With the variable withdrawal strategy you set “guardrails” around your withdrawal rate and adjust your withdrawal if the current withdrawal as a percentage of your current account balance gets outside of those bounds. This is most likely to happen when investments fluctuate, so this strategy allows you directly incorporate your investment returns into your distribution plan. That flexibility can be a very good way to help keep you calm when you see your investments falling during bad markets.
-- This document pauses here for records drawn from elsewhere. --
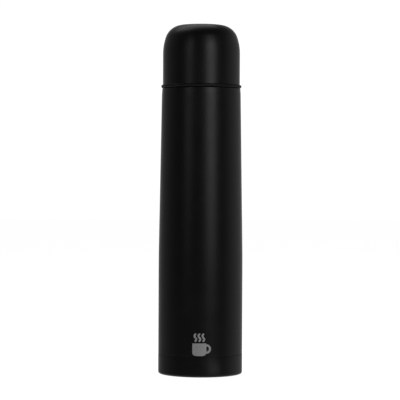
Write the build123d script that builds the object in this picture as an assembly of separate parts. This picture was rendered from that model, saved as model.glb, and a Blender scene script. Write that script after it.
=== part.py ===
from build123d import *
import os
from math import cos, pi, sin, tan, radians

# A one-litre class vacuum flask: double-walled steel bottle, screwed push-button stopper, screwed drinking cup.
# Own frame: the origin is the middle of the standing face, +Z runs up the axis, the front is -Y. Millimetres.

# ---- driving sizes ----
body_radius = 40.0
overall_height = 331.8
sheet = 0.5                     # thickness of the outer steel sheet
inner_sheet = 0.4               # thickness of the inner bottle and the cup's shell
vacuum_gap = 2.6

seam_z = 19.0                   # top edge of the base cap
seam_gap = 0.4
cap_radius = 40.05
cap_rounding = 2.2
recess_radius = 34.0            # raised middle of the underside
recess_depth = 2.0
tuck = 0.6                      # how far the shell necks in under the base cap

taper_start_z = 110.0           # where the straight wall would meet the cone
taper_blend = 2000.0
shoulder_z = 271.5              # flat shoulder that the cup comes down to
shoulder_radius = 37.15
shoulder_lead_in = 5.7          # height over which the wall curves in to the shoulder
cone_top_radius = 37.55

neck_radius = 32.7
neck_top_z = 286.6
lip_z = 293.0
lip_radius = 25.9

thread_lead = 8.0               # both screw joints share one two-start lead
thread_starts = 2
thread_depth = 1.2
thread_base = 1.7
thread_crest = 0.8
thread_gap = 0.4                # radial gap from a crest to the wall it runs along

bore_radius = 24.5              # mouth of the inner bottle
seat_z = 263.0                  # top of the ledge that the stopper's gasket closes on
seat_radius = 21.8
bottle_floor_z = 20.0

cup_radius = 36.65
cup_gap = 0.3                   # free height between the shoulder and the cup's rim
rim_height = 2.9
rim_radius = 38.15
rim_rounding = 1.1
cup_lean = 18.6                 # degrees turned by the cup's first, slow curve
cup_slow_curve = 49.0
cup_quick_curve = 16.8
crown_tilt = 1.1                # slope in degrees where the quick curve meets the crown

plug_foot_z = 256.0             # underside of the stopper's plug
cover_radius = 29.8
cover_z = 293.3                 # underside of the stopper's flange
cover_top_z = 306.0
pocket_z = 300.5                # floor of the button's pocket
flutes = 12
button_radius = 12.5
button_top_z = 310.5
button_travel = 4.0
slide_gap = 0.4                 # around and under the button

# ---- derived sizes ----
rim_z = shoulder_z + cup_gap
shell_foot_z = rim_z + rim_height
cone_top_z = shoulder_z - shoulder_lead_in
tucked_radius = body_radius - tuck
neck_thread_z = shoulder_z + 3.6
core_radius = bore_radius - thread_depth - thread_gap
plug_radius = seat_radius - 1.3
tube_top_z = cover_z - 4.8      # top of the tube inside the plug
rotor_z = tube_top_z + 0.1      # underside of the latch rotor
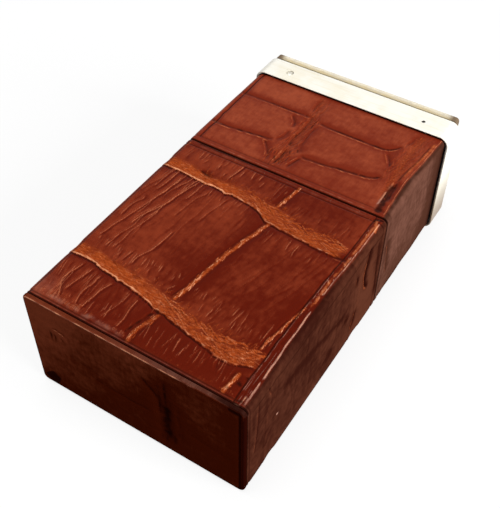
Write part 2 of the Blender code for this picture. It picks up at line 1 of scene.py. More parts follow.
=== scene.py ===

Again though, the effect is minimal. If your investments do very poorly and your account value falls you’ll likely withdraw much more than the minimum anyway. If your account value rises, this distribution strategy already causes you to adjust your withdrawals upward.

## Fixed Withdrawal Rate

You’ll likely have more issues if you are withdrawing a simple fixed percentage of your portfolio every year. This is not going to be a good plan for most people anyway. However, just realize that if you start retirement using a fixed withdrawal rate you’ll most likely end up running into RMDs.

Lets say you start retirement in your 60’s and plan to withdraw a fixed 4% or 5% of your account each year. You’ll have to withdraw more than 5% of your account when you turn 79.

In effect, if you set a fixed percentage to withdraw every year you’ll have to ratchet that withdrawal rate up each year once the RMD percentage withdrawal rate is higher than your planned rate.

If you plan to withdraw a fixed 6% each year for instance, you would have to take the RMD of 6.13% once you turn 83. The next year when you are 84 your RMD would be 6.45%.